Smoker from an American Portrait
"Smoker, from an American Portrait" by Tom Wesselmann
Signed Serigraph printed in 1976 from an edition size of 175.
The overall size of the Serigraph is 26 x 19.5 inches.
The condition of this piece has been graded as B-: Good Condition, Signs of Handling and Age.
About the Print
Signed and Numbered 96 out of 175 in pencil by Wesselmann. Published by Transworld Art, New York on Museum Rag board. The Transworld blind stamp is in the lower left hand corner. Part of Wesselmann's evolving series of "Smokers," originally inspired by the observations of his model for another ongoing series "Mouth." Wesselmann revisited the "Smoker" image throughout the 1970s.
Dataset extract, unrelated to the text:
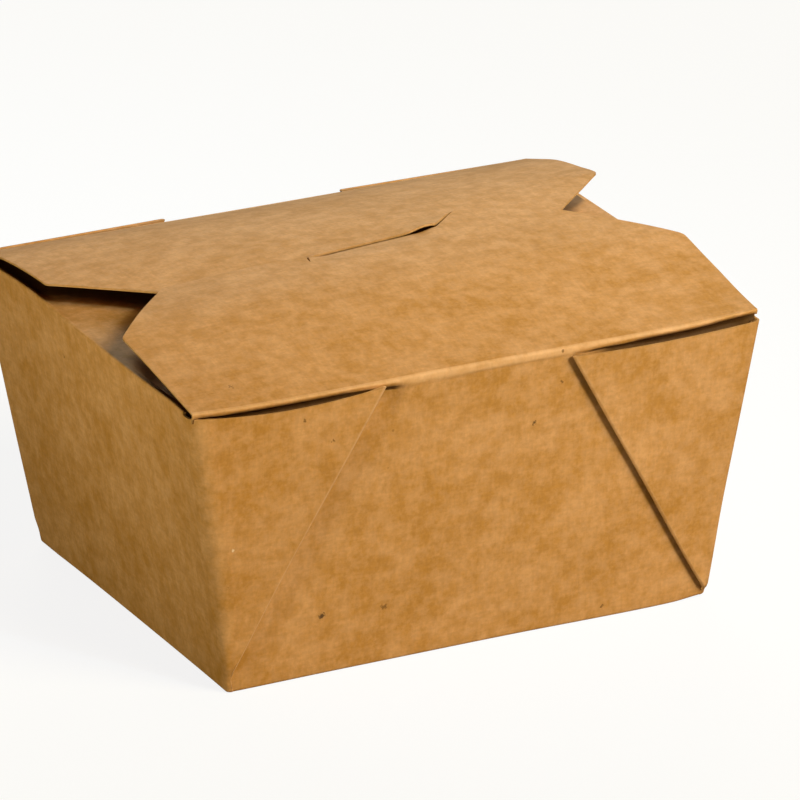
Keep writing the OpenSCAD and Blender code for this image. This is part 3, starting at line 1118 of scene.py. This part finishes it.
def place_light(name, light, place, target, power, colour):
    light.energy = power
    light.color = colour
    obj = place_object(name, light)
    obj.location = place
    obj.rotation_euler = (Vector(target) - Vector(place)).to_track_quat("-Z", "Y").to_euler()


def make_lamp(name, place, target, size, power, colour):
    """A round soft lamp."""
    light = bpy.data.lights.new(name, "AREA")
    light.shape = "DISK"
    light.size = size
    place_light(name, light, place, target, power, colour)


def make_spot(name, place, target, angle, power, colour):
    """A lamp with a cone of the given angle that fades from its middle."""
    light = bpy.data.lights.new(name, "SPOT")
    light.spot_size = math.radians(angle)
    light.spot_blend = 1.0
    light.shadow_soft_size = 0.12
    place_light(name, light, place, target, power, colour)


def make_lights():
    make_lamp("key", (0.62, -1.25, 1.15), BOX_MIDDLE, 1.0, 31, (1, 0.865, 0.5))
    make_spot("key_cool", (0.5, -1.3, 1.1), (0.075, -0.02, 0.12), 12, 120, (0.5, 0.71, 1))
    make_spot("right", (1.0, -1.5, 0.5), (0.075, -0.02, 0.01), 8, 40, (1, 0.85, 0.6))
    make_spot("left", (-1.98, -0.4, 0.12), (0, 0, 0.13), 11, 150, (1, 1, 0.7))
    make_lamp("rear", (0.3, 1.9, 1.1), BOX_MIDDLE, 0.9, 8.0, (1, 1, 0.82))
    make_lamp("rear_right", (0.9, 1.9, 0.8), BOX_MIDDLE, 0.9, 10.4, (1, 0.87, 0.6))


def make_camera():
    """A long lens, 25 degrees left of the front and 20.5 above, as fitted to the box's corners."""
    camera = bpy.data.cameras.new("camera")
    camera.sensor_width = 36
    camera.lens = CAMERA_LENS
    camera.clip_start, camera.clip_end = 0.05, 50
    obj = place_object("camera", camera)
    rows = zip(CAMERA_RIGHT, CAMERA_UP, CAMERA_BACK, CAMERA_PLACE)
    obj.matrix_world = Matrix([*rows, (0, 0, 0, 1)])
    bpy.context.scene.camera = obj


def main():
    bpy.context.scene.view_settings.view_transform = "Standard"
    board = kraft("kraft_board", (0.445, 0.19, 0.030), (0.622, 0.314, 0.120), 0.28, SPECKS)
    cut = kraft("kraft_cut_edge", (0.40, 0.19, 0.045), (0.55, 0.28, 0.10), 0.3)
    make_carton([board, cut])
    make_front_flap([board, cut])
    make_floor()
    make_world()
    make_lights()
    make_camera()


main()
Minor foxing throughout the border of the piece. The image, signature and numbering are unaffected. Particularly heavy spotting on the upper left hand corner.
About the Artist
American painter, sculptor and printmaker. He planned to become a cartoonist until his final year at the Cooper Union in New York. The powerful work of Willem de Kooning provided both inspiration and inhibition as he attempted to find a new direction centred around a tangible subject. Choosing the figure he began to make small collages of torn paper and found materials; these culminated in large, aggressive compositions such as Great American Nude #3 (1961; Washington, DC, Hirshhorn). These and giant still-lifes composed of common household objects and collage elements culled from popular advertising images, brought him fame and notoriety as a founder of American Pop art. In the late 1960s an increasingly dominant eroticism emerged in works such as Bedroom Painting #13 (1969; Berlin, Neue N.G.), with its more literal but still intense colours and tight, formal composition. The pictorial elements, exaggerated in their arabesque forms and arbitrary colouring, became significantly larger in scale in his works of the 1970s, such as a series of Smoker mouths; enormous, partially free-standing still-lifes moved into sculptural space, and finally became discrete sculptures of sheet metal. In the 1980s he returned to works for the wall with cut-out steel or aluminium drawings, which replicate his familiar, graceful line in enamel on cut-out metal. He was also an innovative printmaker, adapting his imagery to lithographs, screenprints, aquatints and multiples in relief. An important retrospective of his work was held in Japan in 1993–4.